Rights in Russia Interview with Juergen Kaehler, Professor of Economics at the University of Erlangen-Nuremberg

This month Mary Page talks with Juergen Kaehler, Professor of Economics at the University of Erlangen-Nuremberg. From 1991 to 1994 he was employed at the Centre for European Economic Research (ZEW), where he established and headed the Research Department ‘International Financial Markets and Financial Management’. He was then Lecturer in Finance and Statistics at the University of Exeter for five years. He received his PhD from the London School of Economics and Political Science in 1995 with a thesis in Economics. In 1999 he took up his current post at the University of Erlangen-Nuremberg. Last year he received a honorary Professorship from the Kharkiv National University of Economics. Prof. Kaehler has been a visiting professor at the University of Exeter and at the University of KwaZulu-Natal (Durban, South Africa). He has taught courses in economics, finance and econometrics at universities in Ukraine, Mexico, South Africa, Turkey, Chile and the Netherlands.

Professor Kaehler has published widely on economics and among his most recent articles (a book chapter, forthcoming) is one entitled ‘Economic Aspects of the War in Ukraine’, written jointly with Dr Vasyl Namoniuk,  Associate Professor at the Taras Shevchenko National University of Kyiv.

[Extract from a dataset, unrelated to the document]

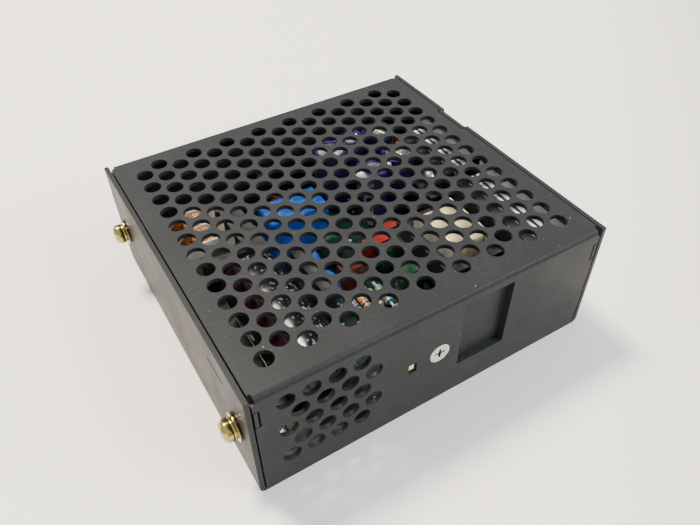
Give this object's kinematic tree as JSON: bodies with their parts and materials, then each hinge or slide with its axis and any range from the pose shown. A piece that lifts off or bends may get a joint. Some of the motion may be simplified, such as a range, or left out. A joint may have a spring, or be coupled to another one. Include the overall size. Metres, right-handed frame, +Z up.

This interview was recorded on 5 June 2024

This interview is also available on Substack and Patreon.

Mary’s questions:

  • In a recent paper ‘Economic Aspects of the War in Ukraine,’ written jointly with Dr Vasyl Namoniuk [publication forthcoming], you argue that the difference in economic size of nations is an important factor in determining the outcome of wars. To what extent is that being borne out in the Russo-Ukrainian war over the last two years?
  • You point out in the paper that in terms of GDP Russia has a very large economy. But in terms of per capita GDP Russia remains far behind Western countries. To what extent is that a factor in the war? Is it a disadvantage, or on the contrary does it mean the Russian government can squeeze its population even more because they are used to a lower standard of living?
  • Another point is that the Russian economy may be very large in terms of GDP but it is also ‘unbalanced’ being almost entirely dependent on oil and gas. So the non-oil-and-gas economy is therefore relatively small. Is that the case in your view?
  • The West presented its sanctions in some sense as an effective instrument that would severely limit Russia’s military capabilities and be an ‘alternative’ to military action. Has that argument held up in practice?
  • What explains the limited impact of Western sanctions on the Russian economy?
  • What measures has Russia taken to protect itself from sanctions?
  • To what extent did Western sanctions fail to take into account Russia’s relationship with China and other countries such as India?
  • In your paper you note that wars can stimulate economic activity. To what extent has Russia been able to compensate for sanctions by putting the economy on a ‘war footing’? I have in mind the production of military equipment and so on and so forth.
  • Economists love the notion of ‘rational actors’. To what extent do you think Putin has shown himself to be a ‘rational actor’ in terms of the Russian economy since February 2022? For example, were there any economic motivations for Russia’s invasion of Ukraine? I have in mind that, while climate change will reduce the value of Russia’s resources of oil and gas, in coming years Ukraine’s food production capacity will become yet more important to the global market.
  • In one part of your paper you describe how post-war recovery can be rapid. But elsewhere you emphasise the destruction caused in Ukraine and the difficulty for recovery. You give a very vivid picture of the dire economic consequences of the war for Ukraine. Just to cite one example, you say Ukraine’s housing stock has seen the loss of 167,200 residential buildings, with the explosion of the Kakhovka dam alone causing a loss of 37,000 residential buildings. Given such devastation, what do you think is the most likely post-war scenario in terms of economic recovery?